Now consider the situation where twelve parallel threads are used to receive data. Assuming an even distribution of the one million Posts over the one-year period, you could split the requests into twelve parallel threads (multi-threaded) and utilize more of the per-second rate limit for the single “job”. In other words, you could run one thread per-month you are interested in and by doing so, data could be retrieved 12x as fast (or ~6 minutes).
This multi-threaded example applies equally well to the counts endpoint. For example, if you wanted to receive Post counts for a two-year period, you could make a single-threaded request and page back through the counts 31 days at a time.
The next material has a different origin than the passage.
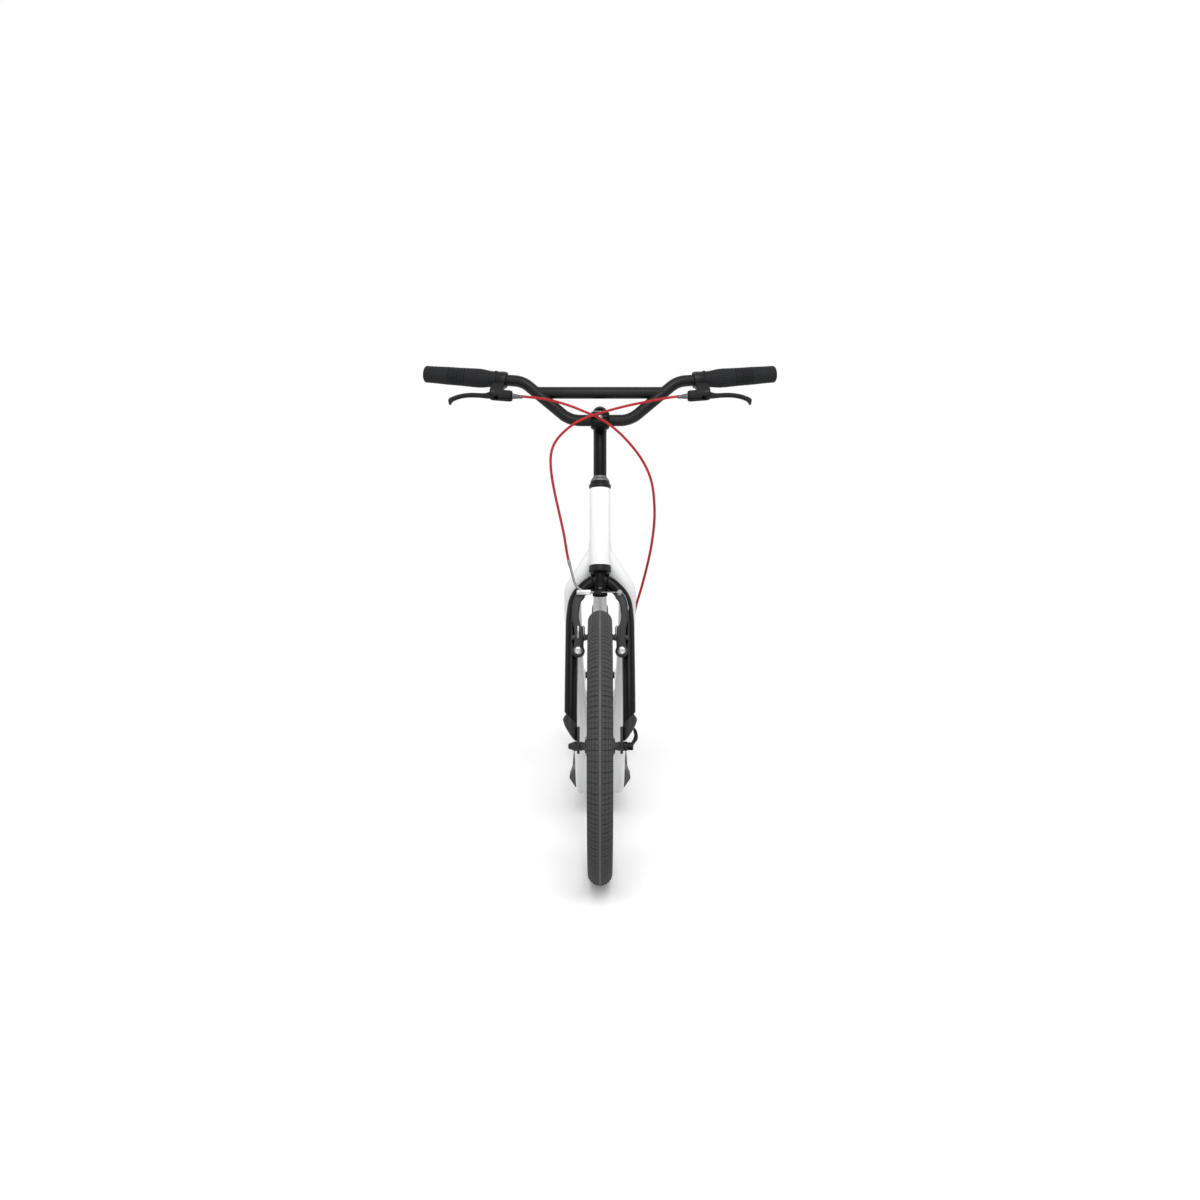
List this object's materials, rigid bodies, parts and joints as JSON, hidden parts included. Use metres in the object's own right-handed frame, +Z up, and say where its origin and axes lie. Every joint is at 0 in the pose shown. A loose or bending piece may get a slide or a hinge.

Assuming it takes 2 seconds per response, it would take approximately 48 seconds to make the 24 API requests and retrieve the entire set of counts. However, you also have the option to make multiple one-month requests at a time. When making 12 requests per second, the entire set of counts could be retrieved in approximately 2 seconds.
Retry Logic
If you experience a 503 error with the enterprise search APIs, it is likely a transient error and can be resolved by re-trying the request a short time later.
If the request fails 4 times in a row, and you have waited at least 10 minutes between failures, use the following steps to troubleshoot:
- Retry the request after reducing the amount of time it covers. Repeat this down to a 6-hour time window if unsuccessful.
- If you are ORing a large number of terms together, split them into separate rules and retry each individually.
- If you are using a large number of exclusions in your rule, reduce the number of negated terms in the rule and retry.